In the business world, contracts can mean everything. This is true whether you are purchasing a product or service, doing business with a company or signing an employment agreement. What about oral contracts – agreements that are only made by a verbal affirmation and maybe a handshake? Are oral contracts legal in Nevada? Is a contract dispute arising from an oral contract admissible in court?

You can legally uphold an oral contract, states an article by the Las Vegas Tribune, if you have enough evidence that the terms in your agreement were clear and that you have a valid discrepancy. If, for example, you agreed in words to pay a neighbor to paint your house but he or she failed to complete the job, you might have enough legal ground for a business dispute – especially if you have proof that you paid the other person all or a portion of the amount agreed upon.
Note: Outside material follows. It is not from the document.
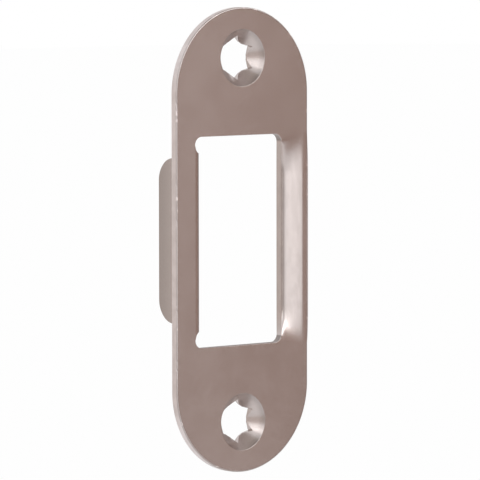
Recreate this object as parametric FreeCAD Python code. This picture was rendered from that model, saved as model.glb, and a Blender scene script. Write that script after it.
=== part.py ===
import FreeCAD, Part
import math
import os

# Door strike plate: one blank of sheet metal, pierced, folded and pressed.
# Millimetres. +Z runs up the plate, +Y goes back into the door frame, and
# +X points to the side that the latch slides in from. The origin is midway
# between the throats of the two screw seats, just behind the back face.

Vector = FreeCAD.Vector
LENGTHWISE = Vector(0, 0, 1)
CROSSWISE = Vector(1, 0, 0)
BACKWARDS = Vector(0, 1, 0)

# Blank
plate_width = 25.0
plate_length = 68.4
sheet = 1.1
edge_roll = 0.3

# Latch slot
slot_height = 30.9
slot_right_x = 7.4
slot_corner = 1.2
slot_roll = 0.3

# Stop tab, folded back from the left side of the slot
tab_face_x = -7.6
tab_depth = 8.85
tab_tip_height = 23.1
tab_corner = 2.7
fold_inside_radius = 0.3
relief_radius = 1.2

# Lead-in ramp, pressed into the strip at the right of the slot
ramp_rim = 1.0
ramp_drop = 0.95
ramp_crown = 0.35
ramp_full_height = 20.6
ramp_crown_height = 24.4
ramp_pull = 0.8
ramp_swell = 0.2
ramp_roll = 0.8
ramp_stations = 8

# Screw seats, dimpled through the sheet
screw_spacing = 53.6
screw_hole_radius = 2.5
seat_rim_radius = 4.25
seat_wall = 0.7
seat_back_height = 1.15
throat_length = 0.3
petal_count = 6
petal_gap_reach = 3.3
petal_gap_width = 0.62

# Worked out from the sizes above
full_turn = 360.0
tolerance = sheet / 1000
seat_end_y = throat_length / 2
back_y = seat_end_y - seat_back_height
front_y = back_y - sheet
half_width = plate_width / 2
end_radius = half_width
end_centre_z = plate_length / 2 - end_radius
slot_top_z = slot_height / 2
fold_outside_radius = fold_inside_radius + sheet
fold_start_x = tab_face_x - fold_outside_radius
tab_back_x = tab_face_x - sheet
relief_centre_x = fold_start_x + relief_radius
relief_centre_z = slot_top_z - relief_radius
tab_root_z = relief_centre_z - relief_radius
tab_end_y = front_y + tab_depth
ramp_end_z = slot_top_z - slot_corner
ramp_full_z = ramp_full_height / 2
ramp_crown_z = ramp_crown_height / 2
ramp_fold_x = half_width - ramp_rim
throat_y = seat_end_y - throat_length
seat_half_angle = math.atan((seat_rim_radius - screw_hole_radius) / (throat_y - front_y))


def closed_face(edges):
    return Part.Face(Part.Wire(edges))


def line(start, end):
    return Part.makeLine(start, end)


def polygon(corners):
    return closed_face([line(a, b) for a, b in zip(corners, corners[1:] + corners[:1])])


def arc(start, through, end):
    return Part.Arc(start, through, end).toShape()


def curve(poles):
    bezier = Part.BezierCurve()
    bezier.setPoles(poles)
    return bezier.toShape()


def on_front(x, z):
    return Vector(x, front_y, z)


def turned_solid(points):
    """Solid turned about the +Y axis from a half-section of radius and depth."""
    half = polygon([Vector(radius, y, 0) for radius, y in points])
    return half.revolve(Vector(0, 0, 0), BACKWARDS, full_turn)


def front_edges(shape, wanted):
    """Edges whose whole run lies on the front face and passes the test."""
    found = []
    for edge in shape.Edges:
        box = edge.BoundBox
        flat = abs(box.YMin - front_y) < tolerance and abs(box.YMax - front_y) < tolerance
        if flat and wanted(box):
            found.append(edge)
    return found


def any_edge(box):
    return True


def blank():
    """Flat blank with half-round ends, its front edge rolled over by the press."""
    top_right = on_front(half_width, end_centre_z)
    top_left = on_front(-half_width, end_centre_z)
    bottom_left = on_front(-half_width, -end_centre_z)
    bottom_right = on_front(half_width, -end_centre_z)
    outline = closed_face([
        arc(top_right, on_front(0, end_centre_z + end_radius), top_left),
        line(top_left, bottom_left),
        arc(bottom_left, on_front(0, -end_centre_z - end_radius), bottom_right),
        line(bottom_right, top_right),
    ])
    body = outline.extrude(BACKWARDS * sheet)
    return body.makeFillet(edge_roll, front_edges(body, any_edge))


def slot_cutter():
    """Latch slot as pierced: square on the fold side, rounded on the ramp side."""
    bend = slot_corner * (1 - math.sqrt(0.5))
    right = slot_right_x
    left = relief_centre_x
    top = slot_top_z
    outline = closed_face([
        line(on_front(left, top), on_front(right - slot_corner, top)),
        arc(on_front(right - slot_corner, top), on_front(right - bend, top - bend),
            on_front(right, top - slot_corner)),
        line(on_front(right, top - slot_corner), on_front(right, slot_corner - top)),
        arc(on_front(right, slot_corner - top), on_front(right - bend, bend - top),
            on_front(right - slot_corner, -top)),
        line(on_front(right - slot_corner, -top), on_front(left, -top)),
        line(on_front(left, -top), on_front(left, top)),
    ])
    return outline.extrude(BACKWARDS * sheet)


def pierce_slot(plate):
    """Cuts the slot and rolls its front edge, all round but for the fold side."""
    pierced = plate.cut(slot_cutter())

    def belongs(box):
        inside = box.XMax < slot_right_x + edge_roll and box.XMin > fold_start_x
        upright_on_fold_side = box.XMax < relief_centre_x + edge_roll
        return inside and not upright_on_fold_side

    return pierced.makeFillet(slot_roll, front_edges(pierced, belongs))


def relief_cutter():
    """Clears the slot up to the fold line, with a round relief in each corner."""
    depth = BACKWARDS * sheet
    gap = Part.makeBox(relief_radius, sheet, 2 * relief_centre_z, on_front(fold_start_x, -relief_centre_z))
    top = Part.makeCylinder(relief_radius, sheet, on_front(relief_centre_x, relief_centre_z), depth)
    bottom = Part.makeCylinder(relief_radius, sheet, on_front(relief_centre_x, -relief_centre_z), depth)
    return gap.fuse([top, bottom])


def tab_fold():
    """Quarter bend that carries the tab, trimmed round by the two reliefs."""
    through_sheet = polygon([
        Vector(fold_start_x, front_y, -relief_centre_z),
        Vector(fold_start_x, back_y, -relief_centre_z),
        Vector(fold_start_x, back_y, relief_centre_z),
        Vector(fold_start_x, front_y, relief_centre_z),
    ])
    bend_axis = Vector(fold_start_x, back_y + fold_inside_radius, 0)
    bend = through_sheet.revolve(bend_axis, LENGTHWISE, full_turn / 4)
    cutters = []
    for side in (1, -1):
        centre_z = side * relief_centre_z
        face_on = Vector(relief_centre_x, front_y, centre_z)
        side_on = Vector(fold_start_x, back_y, centre_z)
        cutters.append(Part.makeCylinder(relief_radius, 2 * fold_outside_radius, face_on, BACKWARDS))
        cutters.append(Part.makeCylinder(relief_radius, fold_outside_radius, side_on, CROSSWISE))
    return bend.cut(cutters)


def tab_leaf():
    """Flat of the tab: tapered from its root, with two rounded free corners."""
    start_y = back_y + fold_inside_radius
    tip_z = tab_tip_height / 2

    def at(y, z):
        return Vector(tab_back_x, y, z)

    outline = polygon([
        at(start_y, -tab_root_z),
        at(start_y, tab_root_z),
        at(tab_end_y, tip_z),
        at(tab_end_y, -tip_z),
    ])
    leaf = outline.extrude(CROSSWISE * sheet)
    return leaf.makeFillet(tab_corner, [edge for edge in leaf.Edges if free_corner(edge)])


def free_corner(edge):
    """True for the short edge through the sheet at a free corner of the tab."""
    middle = edge.CenterOfMass
    at_end = abs(middle.y - tab_end_y) < tolerance
    return at_end and abs(abs(middle.z) - tab_tip_height / 2) < tolerance


def ramp_share(z, full_z):
    """How much of the full ramp is pressed at this height: creased at 0, eased into 1."""
    run = (ramp_end_z - abs(z)) / (ramp_end_z - full_z)
    run = min(max(run, 0.0), 1.0)
    return run * (2 - run)


def ramp_section(z):
    """Cross-section of the ramp strip at one height, as a closed wire."""
    share = ramp_share(z, ramp_full_z)
    drop = ramp_drop * share
    crown_drop = ramp_drop * ramp_crown * ramp_share(z, ramp_crown_z)
    inner_x = slot_right_x + ramp_pull * share
    outer_x = half_width + ramp_swell * share
    roll = slot_roll + (ramp_roll - slot_roll) * share

    def at(x, y):
        return Vector(x, y, z)

    # The front falls from the fold to the slot, steeper as it goes, and the
    # back follows it one sheet behind. Towards both ends the part beside the
    # fold keeps its fall for longer than the part beside the slot.
    fold = at(ramp_fold_x, front_y)
    crown = at((ramp_fold_x + inner_x) / 2, front_y + crown_drop)
    corner = at(inner_x, front_y + drop)
    thickness = BACKWARDS * sheet

    # The front corner at the slot is rolled over to a round.
    slope = math.atan2(corner.y - crown.y, crown.x - corner.x)
    centre = corner + Vector(roll, roll * (1 - math.sin(slope)) / math.cos(slope), 0)
    to_front = Vector(-math.sin(slope), -math.cos(slope), 0)
    to_slot = Vector(-1, 0, 0)
    to_middle = (to_front + to_slot).normalize()
    rolled_front = centre + to_front * roll
    rolled_slot = centre + to_slot * roll

    rim_bend = edge_roll * (1 - math.sqrt(0.5))
    rim_front = at(outer_x - edge_roll, front_y)
    rim_side = at(outer_x, front_y + edge_roll)
    return Part.Wire([
        line(rim_side, at(outer_x, back_y)),
        line(at(outer_x, back_y), fold + thickness),
        curve([fold + thickness, crown + thickness, corner + thickness]),
        line(corner + thickness, rolled_slot),
        arc(rolled_slot, centre + to_middle * roll, rolled_front),
        curve([rolled_front, crown, fold]),
        line(fold, rim_front),
        arc(rim_front, at(outer_x - rim_bend, front_y + rim_bend), rim_side),
    ])


def ramp_strip():
    """Strip beside the slot, flat at both ends and pressed back between them."""
    step = (ramp_end_z - ramp_full_z) / ramp_stations
    eased = [ramp_full_z + step * i for i in range(ramp_stations + 1)]
    upper = [ramp_full_z / 3, ramp_full_z * 2 / 3] + eased
    heights = [-z for z in reversed(upper)] + [0.0] + upper
    return Part.makeLoft([ramp_section(z) for z in heights], True)


def press_ramp(plate):
    """Puts the pressed strip in the place of the flat one."""
    depth = half_width - slot_right_x + slot_roll
    flat_strip = Part.makeBox(depth, sheet, 2 * ramp_end_z, on_front(slot_right_x, -ramp_end_z))
    return plate.cut(flat_strip).fuse(ramp_strip())


def seat_radius(y):
    """Radius of the countersink at one depth."""
    return seat_rim_radius - (y - front_y) * math.tan(seat_half_angle)


def seat_dimple():
    """Metal pushed out behind the sheet round one screw hole."""
    wall = seat_wall / math.cos(seat_half_angle)
    return turned_solid([
        (0, front_y + edge_roll),
        (seat_radius(front_y + edge_roll) + wall, front_y + edge_roll),
        (seat_radius(seat_end_y) + wall, seat_end_y),
        (0, seat_end_y),
    ])


def seat_cutter():
    """Countersink and throat of one seat."""
    return turned_solid([
        (0, front_y),
        (seat_rim_radius, front_y),
        (screw_hole_radius, throat_y),
        (screw_hole_radius, seat_end_y),
        (0, seat_end_y),
    ])


def petal_gaps():
    """Splits that part the end of one dimple into petals, widest at the middle."""
    flare = petal_gap_width / 2 / (petal_gap_reach - screw_hole_radius)
    wedge = polygon([
        on_front(0, petal_gap_reach),
        on_front(-petal_gap_reach * flare, 0),
        on_front(petal_gap_reach * flare, 0),
    ])
    gap = wedge.extrude(BACKWARDS * (seat_end_y - front_y))
    gaps = []
    for index in range(petal_count):
        turned = gap.copy()
        turned.rotate(Vector(0, 0, 0), BACKWARDS, index * full_turn / petal_count)
        gaps.append(turned)
    return gaps


def press_screw_seats(plate):
    """Dimples and pierces the plate at both screw places."""
    for side in (1, -1):
        place = Vector(0, 0, side * screw_spacing / 2)
        dimple = seat_dimple().translated(place)
        cutters = [seat_cutter().translated(place)] + [gap.translated(place) for gap in petal_gaps()]
        plate = plate.fuse(dimple).cut(cutters)
    return plate


def strike_plate():
    plate = pierce_slot(blank())
    plate = plate.cut(relief_cutter())
    plate = press_ramp(plate)
    plate = plate.fuse([tab_fold(), tab_leaf()])
    plate = press_screw_seats(plate)
    return plate.removeSplitter()


os.makedirs("parts", exist_ok=True)
strike_plate().exportStep("parts/strike_plate.step")
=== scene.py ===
import math
import bmesh
import bpy
from mathutils import Matrix, Vector


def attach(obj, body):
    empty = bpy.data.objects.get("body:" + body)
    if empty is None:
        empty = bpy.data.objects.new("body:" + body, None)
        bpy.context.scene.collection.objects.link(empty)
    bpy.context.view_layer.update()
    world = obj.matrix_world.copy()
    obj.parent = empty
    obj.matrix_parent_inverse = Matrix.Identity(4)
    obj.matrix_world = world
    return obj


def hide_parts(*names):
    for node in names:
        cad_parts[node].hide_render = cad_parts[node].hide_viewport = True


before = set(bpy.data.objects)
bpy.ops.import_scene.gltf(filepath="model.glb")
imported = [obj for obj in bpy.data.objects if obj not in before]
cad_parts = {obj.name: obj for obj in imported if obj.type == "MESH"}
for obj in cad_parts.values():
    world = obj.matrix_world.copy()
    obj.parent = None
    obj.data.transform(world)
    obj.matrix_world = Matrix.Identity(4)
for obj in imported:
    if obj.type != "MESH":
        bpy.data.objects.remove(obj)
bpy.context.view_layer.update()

# Sizes of the plate, in metres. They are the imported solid's, apart from the
# finer rolls, the ramp's softer ends and lip, the seats' splits and the nicks.
MM = 0.001
HALF_WIDTH = 12.5 * MM
HALF_LENGTH = 34.2 * MM
SHEET = 1.1 * MM
BACK_Y = -1.0 * MM
FRONT_Y = BACK_Y - SHEET
END_CENTRE_Z = HALF_LENGTH - HALF_WIDTH
EDGE_ROLL = 0.2 * MM

# Slot for the latch, and the stop tab folded back from its left side.
SLOT_HALF_HEIGHT = 15.45 * MM
SLOT_RIGHT_X = 7.4 * MM
SLOT_CORNER = 1.2 * MM
SLOT_ROLL = 0.06 * MM
TAB_FACE_X = -7.6 * MM
FOLD_INSIDE_RADIUS = 0.3 * MM
FOLD_X = TAB_FACE_X - FOLD_INSIDE_RADIUS - SHEET
RELIEF_RADIUS = 1.2 * MM
RELIEF_X = FOLD_X + RELIEF_RADIUS
RELIEF_Z = SLOT_HALF_HEIGHT - RELIEF_RADIUS
TAB_ROOT_HALF_HEIGHT = RELIEF_Z - RELIEF_RADIUS
TAB_TIP_HALF_HEIGHT = 11.55 * MM
TAB_END_Y = FRONT_Y + 8.85 * MM
TAB_CORNER = 2.7 * MM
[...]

However, there is a law called the statute of frauds that outlines several types of business dealings that must be made in writing to be considered legally valid in Nevada. These include:

  • Any real estate contract
  • Transactions in the amount of $500 or more
  • Loans or credit exceeding $100,000
  • Agreeing to pay someone else’s debt
  • Business transactions expected to take longer than a year to complete
  • Matters involving trusts

Oral contracts are not recommended by most people in the legal profession because of their difficulty in proving breaches and enforcing terms. Relying only on another’s word can make it easy for the other side to commit fraud against you without much fear of the consequences. Also, Nevada’s statute of limitations for taking a breach of contract for an oral agreement to court is four years, instead of six years for a written contract.

While an oral contract can be enforceable in court, it is usually in your best interests to put your matters into writing. This information is intended to give you a general understanding of the topic but should not be taken as legal advice.